*Information supplied:*
************

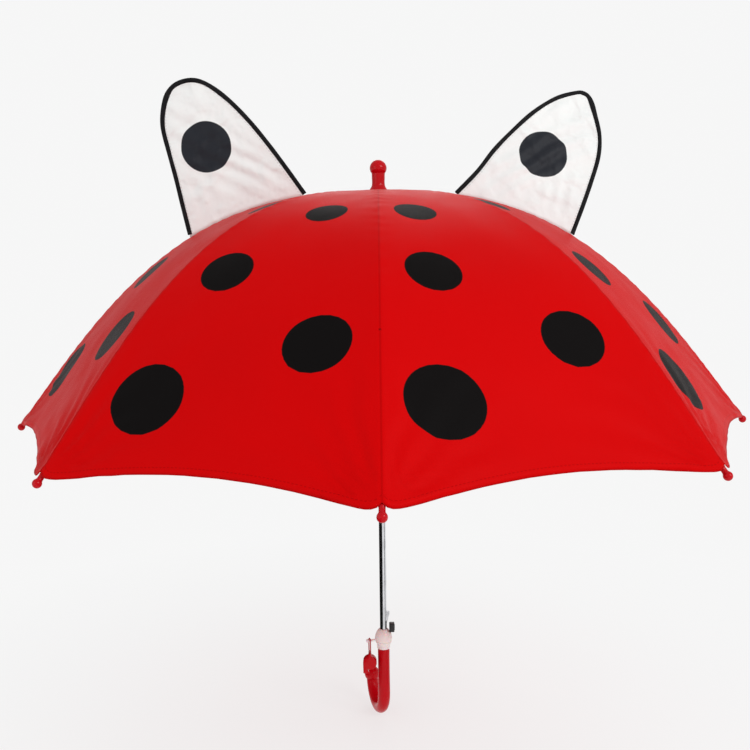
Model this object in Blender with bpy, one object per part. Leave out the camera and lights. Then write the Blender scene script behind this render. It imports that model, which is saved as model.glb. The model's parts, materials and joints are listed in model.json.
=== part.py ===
"""Children's ladybird umbrella with two ears, open, standing on its crook.

Metres, +Z up. The origin is where a hand holds the grip, on the shaft's axis.
Each rib is modelled at azimuth 0, along +X, and turned round the shaft to its place.
"""

import math

import bmesh
import bpy
from mathutils import Matrix, Vector

MM = 0.001

# Canopy: a dome of eight gores whose seams follow the ribs.
RIBS = 8
FIRST_RIB = math.radians(-90)
STEP = 2 * math.pi / RIBS
RIM_RADIUS = 365 * MM
RIM_HEIGHT = 260 * MM
DOME_RISE = 227 * MM
DOME_FULLNESS = 2.687
DOME_SHOULDER = 1.157
FABRIC_END = 0.98
HEM_END = 0.997
HEM_NOTCH = 0.017
SCALLOP = 0.029
BILLOW = 0.012
FABRIC = 0.8 * MM
TOP_HOLE = 4.4 * MM
ROWS = 12
COLUMNS = 6
APEX = RIM_HEIGHT + DOME_RISE

# Frame: fluted steel ribs and stretchers, hung on a crown and a runner.
FLUTE = (2.4 * MM, 2.0 * MM, 0.5 * MM)
STRETCHER_FLUTE = (2.2 * MM, 1.9 * MM, 0.5 * MM)
RIB_DROP = 3.0 * MM
CROWN_DROP = 3.0 * MM
CROWN_REACH = 50 * MM
RIB_PIVOT = Vector((9.0 * MM, 0, APEX - 6.0 * MM))
RIB_LUG = 2.0 * MM
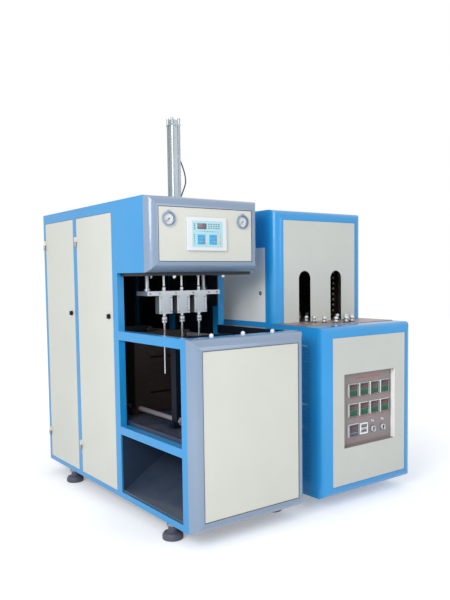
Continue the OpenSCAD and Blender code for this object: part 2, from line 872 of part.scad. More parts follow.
// Cylinder that closes the clamp: a tube held between a bored and a closed head
module clamp_cylinder() {
    head = 2 * clamp_cyl_r + 12;
    color(steel) place() translate([cx, clamp_cyl_y, clamp_z]) {
        difference() {
            translate([-head / 2, 0, -head / 2]) cube([head, cap_t, head]);
            translate([0, -eps, 0]) rod_y(clamp_rod_r + fit, cap_t + 2 * eps);
        }
        translate([0, cap_t + gap, 0]) difference() {
            rod_y(clamp_cyl_r, clamp_cyl_len - 2 * cap_t - 2 * gap);
            translate([0, -eps, 0]) rod_y(clamp_bore_r, clamp_cyl_len);
        }
        translate([-head / 2, clamp_cyl_len - cap_t, -head / 2]) cube([head, cap_t, head]);
    }
}

// Moving platen: plate, ribs behind it, and the rearward rack
module moving_platen() {
    rib_t = 36;
    rib_y = moving_y + platen_t;
    color(rust_brown) place() {
        difference() {
            union() {
                platen_plate(moving_y, tie_r + fit);
                for (x = [-platen_w / 2, platen_w / 2 - rib_t])
                    translate([cx + x, rib_y - eps, clamp_z - tie_z + 40])
                        cube([rib_t, platen_rib_d + eps, 2 * tie_z - 80]);
                for (z = [-tie_z + 40, tie_z - 64])
                    translate([cx - platen_w / 2, rib_y - eps, clamp_z + z])
                        cube([platen_w, 30, 24]);
            }
            tee_slots(moving_y, 1);
        }
        translate([cx, 0, 0]) rack_bar(moving_y + platen_t - eps, gear_y + rack_reach, -1);
        platen_shoes(moving_y);
    }
}

// Piston with its rod, screwed to the moving platen
module clamp_piston() {
    piston_y = clamp_cyl_y + clamp_cyl_len - cap_t - piston_t - 6;
    start = moving_y + platen_t;
    color(bright) place() translate([cx, 0, clamp_z]) {
        translate([0, piston_y, 0]) rod_y(clamp_bore_r - gap, piston_t);
        translate([0, start + 20, 0]) rod_y(clamp_rod_r, piston_y - start - 20 + eps);
        translate([0, start, 0]) rod_y(clamp_rod_r + 22, 20 + eps);
    }
}

// Angle of an involute flank, in degrees, for a pressure angle a
function involute(a) = tan(a) * 180 / PI - a;

// The pinion's outline: involute flanks from the base circle to the tips
module gear_outline(m, n) {
    rb = m * n / 2 * cos(20);
    ra = m * n / 2 + m;
    rf = m * n / 2 - 1.2 * m;
    half = 90 / n - 0.25;
    radii = [rf, rb, rb + (ra - rb) * 0.33, rb + (ra - rb) * 0.66, ra];
    flank = [for (r = radii) half + involute(20) - (r > rb ? involute(acos(rb / r)) : 0)];
    polygon([for (t = [0:n - 1], s = [-1, 1], i = [0:4])
        let (k = s < 0 ? i : 4 - i, a = t * 360 / n + s * flank[k]) radii[k] * [cos(a), sin(a)]]);
}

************

Repeat the entries exactly, all of them.

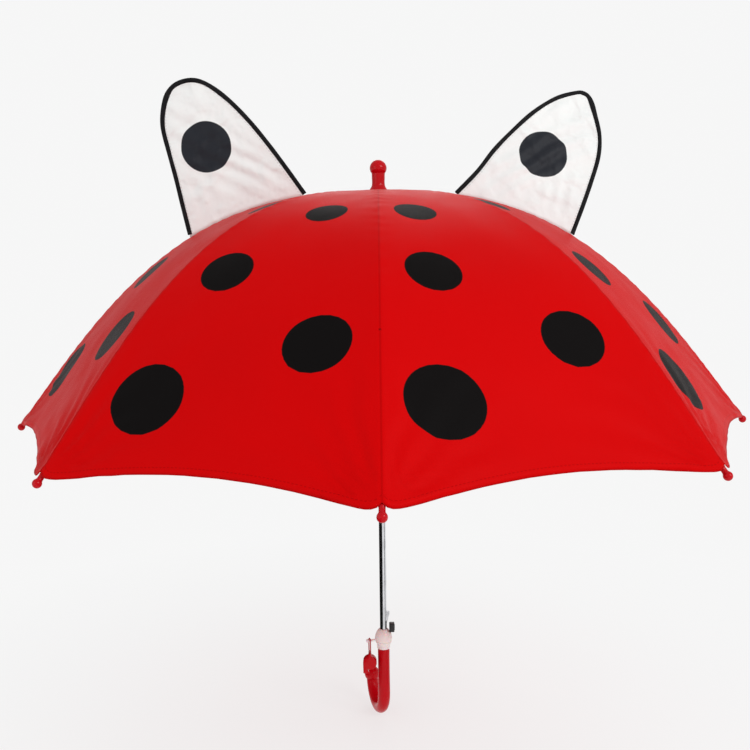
Model this object in Blender with bpy, one object per part. Leave out the camera and lights. Then write the Blender scene script behind this render. It imports that model, which is saved as model.glb. The model's parts, materials and joints are listed in model.json.
=== part.py ===
"""Children's ladybird umbrella with two ears, open, standing on its crook.

Metres, +Z up. The origin is where a hand holds the grip, on the shaft's axis.
Each rib is modelled at azimuth 0, along +X, and turned round the shaft to its place.
"""

import math

import bmesh
import bpy
from mathutils import Matrix, Vector

MM = 0.001

# Canopy: a dome of eight gores whose seams follow the ribs.
RIBS = 8
FIRST_RIB = math.radians(-90)
STEP = 2 * math.pi / RIBS
RIM_RADIUS = 365 * MM
RIM_HEIGHT = 260 * MM
DOME_RISE = 227 * MM
DOME_FULLNESS = 2.687
DOME_SHOULDER = 1.157
FABRIC_END = 0.98
HEM_END = 0.997
HEM_NOTCH = 0.017
SCALLOP = 0.029
BILLOW = 0.012
FABRIC = 0.8 * MM
TOP_HOLE = 4.4 * MM
ROWS = 12
COLUMNS = 6
APEX = RIM_HEIGHT + DOME_RISE

# Frame: fluted steel ribs and stretchers, hung on a crown and a runner.
FLUTE = (2.4 * MM, 2.0 * MM, 0.5 * MM)
STRETCHER_FLUTE = (2.2 * MM, 1.9 * MM, 0.5 * MM)
RIB_DROP = 3.0 * MM
CROWN_DROP = 3.0 * MM
CROWN_REACH = 50 * MM
RIB_PIVOT = Vector((9.0 * MM, 0, APEX - 6.0 * MM))
RIB_LUG = 2.0 * MM
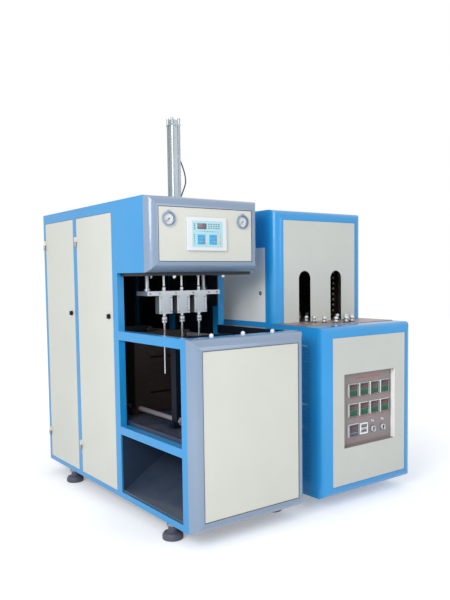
Continue the OpenSCAD and Blender code for this object: part 2, from line 872 of part.scad. More parts follow.
// Cylinder that closes the clamp: a tube held between a bored and a closed head
module clamp_cylinder() {
    head = 2 * clamp_cyl_r + 12;
    color(steel) place() translate([cx, clamp_cyl_y, clamp_z]) {
        difference() {
            translate([-head / 2, 0, -head / 2]) cube([head, cap_t, head]);
            translate([0, -eps, 0]) rod_y(clamp_rod_r + fit, cap_t + 2 * eps);
        }
        translate([0, cap_t + gap, 0]) difference() {
            rod_y(clamp_cyl_r, clamp_cyl_len - 2 * cap_t - 2 * gap);
            translate([0, -eps, 0]) rod_y(clamp_bore_r, clamp_cyl_len);
        }
        translate([-head / 2, clamp_cyl_len - cap_t, -head / 2]) cube([head, cap_t, head]);
    }
}

// Moving platen: plate, ribs behind it, and the rearward rack
module moving_platen() {
    rib_t = 36;
    rib_y = moving_y + platen_t;
    color(rust_brown) place() {
        difference() {
            union() {
                platen_plate(moving_y, tie_r + fit);
                for (x = [-platen_w / 2, platen_w / 2 - rib_t])
                    translate([cx + x, rib_y - eps, clamp_z - tie_z + 40])
                        cube([rib_t, platen_rib_d + eps, 2 * tie_z - 80]);
                for (z = [-tie_z + 40, tie_z - 64])
                    translate([cx - platen_w / 2, rib_y - eps, clamp_z + z])
                        cube([platen_w, 30, 24]);
            }
            tee_slots(moving_y, 1);
        }
        translate([cx, 0, 0]) rack_bar(moving_y + platen_t - eps, gear_y + rack_reach, -1);
        platen_shoes(moving_y);
    }
}

// Piston with its rod, screwed to the moving platen
module clamp_piston() {
    piston_y = clamp_cyl_y + clamp_cyl_len - cap_t - piston_t - 6;
    start = moving_y + platen_t;
    color(bright) place() translate([cx, 0, clamp_z]) {
        translate([0, piston_y, 0]) rod_y(clamp_bore_r - gap, piston_t);
        translate([0, start + 20, 0]) rod_y(clamp_rod_r, piston_y - start - 20 + eps);
        translate([0, start, 0]) rod_y(clamp_rod_r + 22, 20 + eps);
    }
}

// Angle of an involute flank, in degrees, for a pressure angle a
function involute(a) = tan(a) * 180 / PI - a;

// The pinion's outline: involute flanks from the base circle to the tips
module gear_outline(m, n) {
    rb = m * n / 2 * cos(20);
    ra = m * n / 2 + m;
    rf = m * n / 2 - 1.2 * m;
    half = 90 / n - 0.25;
    radii = [rf, rb, rb + (ra - rb) * 0.33, rb + (ra - rb) * 0.66, ra];
    flank = [for (r = radii) half + involute(20) - (r > rb ? involute(acos(rb / r)) : 0)];
    polygon([for (t = [0:n - 1], s = [-1, 1], i = [0:4])
        let (k = s < 0 ? i : 4 - i, a = t * 360 / n + s * flank[k]) radii[k] * [cos(a), sin(a)]]);
}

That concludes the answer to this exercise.